_Supplied material_.
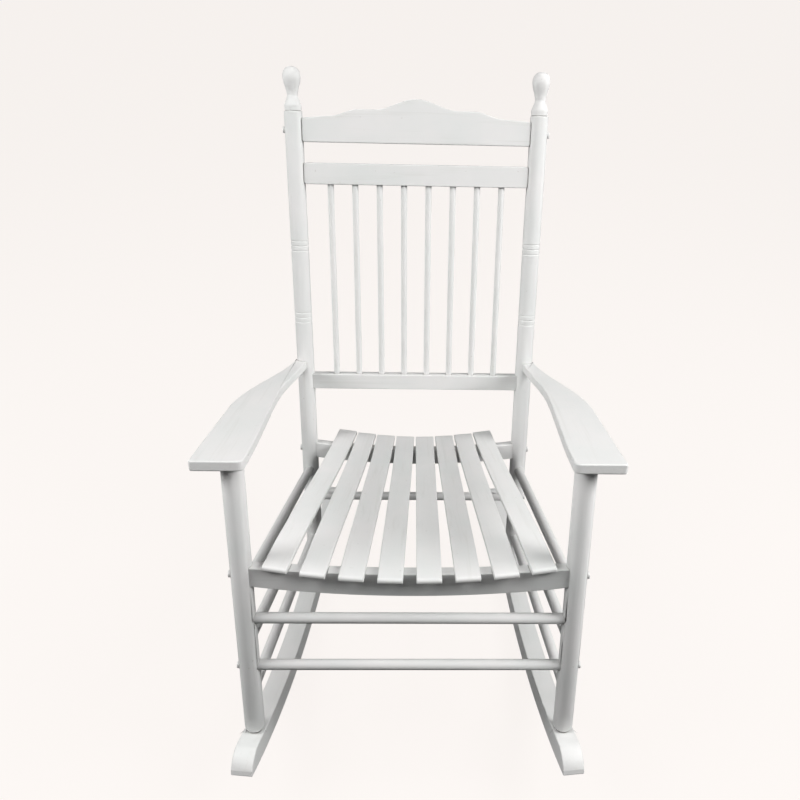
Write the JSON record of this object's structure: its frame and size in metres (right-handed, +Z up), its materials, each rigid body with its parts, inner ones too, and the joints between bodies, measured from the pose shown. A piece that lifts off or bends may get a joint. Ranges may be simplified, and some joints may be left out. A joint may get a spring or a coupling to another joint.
{
  "type": "rocking chair",
  "caption": "White painted wooden porch rocking chair with a spindle back, slatted seat, flat arms and curved rockers",
  "frame": {"origin": "middle of the chair's footprint on the floor, chair at rest on its rockers", "axes": "X to the sitter's left-to-right seen from the front, right of the picture positive; Y from the front of the chair to its back; Z up"},
  "size_m": [0.6642, 0.8715, 1.126],
  "materials": {
    "white_paint": "satin white paint over wood",
    "painted_bolts": "satin white paint",
    "zinc_steel": "dull zinc plate"
  },
  "bodies": {
    "root": {"rocker_left": "white_paint", "rocker_right": "white_paint", "front_post_left": "white_paint", "front_post_right": "white_paint", "back_post_left": "white_paint", "back_post_right": "white_paint", "arm_left": "white_paint", "arm_right": "white_paint", "crest_rail": "white_paint", "upper_back_rail": "white_paint", "lower_back_rail": "white_paint", "spindle_1": "white_paint", "spindle_2": "white_paint", "spindle_3": "white_paint", "spindle_4": "white_paint", "spindle_5": "white_paint", "spindle_6": "white_paint", "spindle_7": "white_paint", "spindle_8": "white_paint", "front_seat_rail": "white_paint", "rear_seat_rail": "white_paint", "side_seat_rail_left": "white_paint", "side_seat_rail_right": "white_paint", "seat_slat_1": "white_paint", "seat_slat_2": "white_paint", "seat_slat_3": "white_paint", "seat_slat_4": "white_paint", "seat_slat_5": "white_paint", "seat_slat_6": "white_paint", "seat_slat_7": "white_paint", "seat_slat_8": "white_paint", "front_stretcher_upper": "white_paint", "front_stretcher_lower": "white_paint", "rear_stretcher": "white_paint", "side_stretcher_upper_left": "white_paint", "side_stretcher_upper_right": "white_paint", "side_stretcher_lower_left": "white_paint", "side_stretcher_lower_right": "white_paint", "frame_bolts": "painted_bolts", "barrel_nuts": "zinc_steel", "arm_pins": "painted_bolts", "arm_screws": "zinc_steel", "slat_screws": "zinc_steel", "rocker_screws": "zinc_steel"}
  },
  "joints": []
}
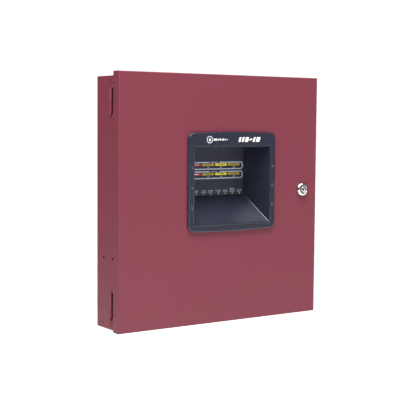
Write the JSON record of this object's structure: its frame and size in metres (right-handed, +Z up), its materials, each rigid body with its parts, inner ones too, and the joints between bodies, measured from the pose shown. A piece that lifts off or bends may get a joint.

_Work to be completed_.
From the listing above, reproduce all the lines exactly.

_Full response_.
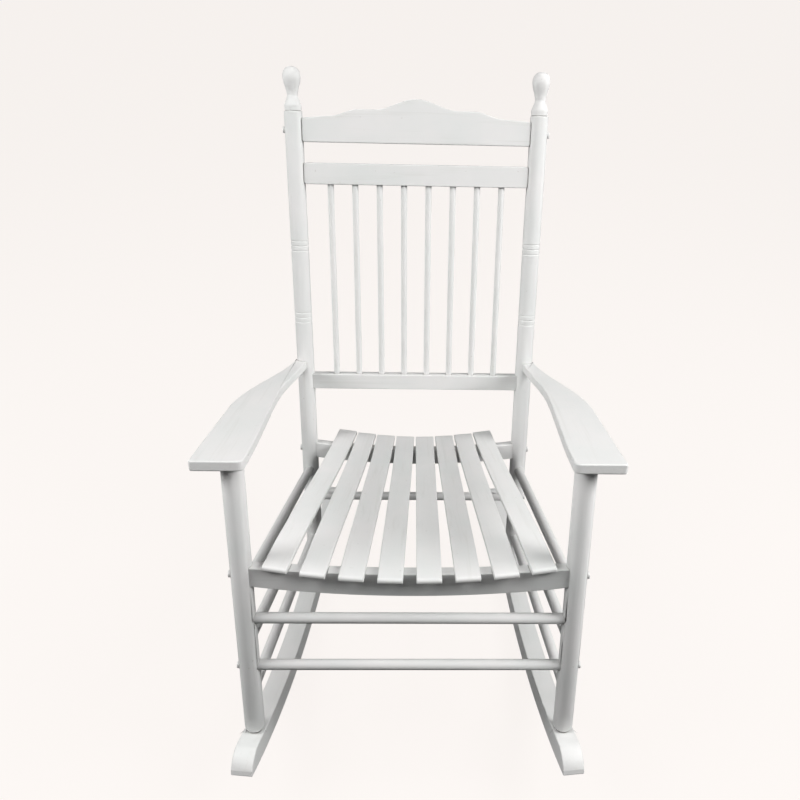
Write the JSON record of this object's structure: its frame and size in metres (right-handed, +Z up), its materials, each rigid body with its parts, inner ones too, and the joints between bodies, measured from the pose shown. A piece that lifts off or bends may get a joint. Ranges may be simplified, and some joints may be left out. A joint may get a spring or a coupling to another joint.
{
  "type": "rocking chair",
  "caption": "White painted wooden porch rocking chair with a spindle back, slatted seat, flat arms and curved rockers",
  "frame": {"origin": "middle of the chair's footprint on the floor, chair at rest on its rockers", "axes": "X to the sitter's left-to-right seen from the front, right of the picture positive; Y from the front of the chair to its back; Z up"},
  "size_m": [0.6642, 0.8715, 1.126],
  "materials": {
    "white_paint": "satin white paint over wood",
    "painted_bolts": "satin white paint",
    "zinc_steel": "dull zinc plate"
  },
  "bodies": {
    "root": {"rocker_left": "white_paint", "rocker_right": "white_paint", "front_post_left": "white_paint", "front_post_right": "white_paint", "back_post_left": "white_paint", "back_post_right": "white_paint", "arm_left": "white_paint", "arm_right": "white_paint", "crest_rail": "white_paint", "upper_back_rail": "white_paint", "lower_back_rail": "white_paint", "spindle_1": "white_paint", "spindle_2": "white_paint", "spindle_3": "white_paint", "spindle_4": "white_paint", "spindle_5": "white_paint", "spindle_6": "white_paint", "spindle_7": "white_paint", "spindle_8": "white_paint", "front_seat_rail": "white_paint", "rear_seat_rail": "white_paint", "side_seat_rail_left": "white_paint", "side_seat_rail_right": "white_paint", "seat_slat_1": "white_paint", "seat_slat_2": "white_paint", "seat_slat_3": "white_paint", "seat_slat_4": "white_paint", "seat_slat_5": "white_paint", "seat_slat_6": "white_paint", "seat_slat_7": "white_paint", "seat_slat_8": "white_paint", "front_stretcher_upper": "white_paint", "front_stretcher_lower": "white_paint", "rear_stretcher": "white_paint", "side_stretcher_upper_left": "white_paint", "side_stretcher_upper_right": "white_paint", "side_stretcher_lower_left": "white_paint", "side_stretcher_lower_right": "white_paint", "frame_bolts": "painted_bolts", "barrel_nuts": "zinc_steel", "arm_pins": "painted_bolts", "arm_screws": "zinc_steel", "slat_screws": "zinc_steel", "rocker_screws": "zinc_steel"}
  },
  "joints": []
}
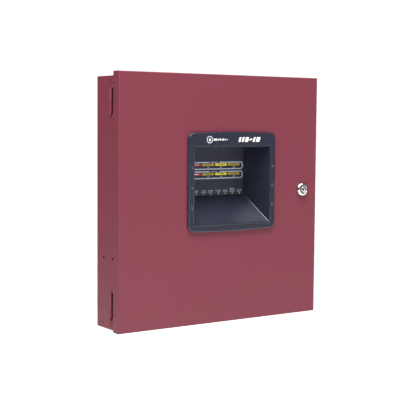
Write the JSON record of this object's structure: its frame and size in metres (right-handed, +Z up), its materials, each rigid body with its parts, inner ones too, and the joints between bodies, measured from the pose shown. A piece that lifts off or bends may get a joint.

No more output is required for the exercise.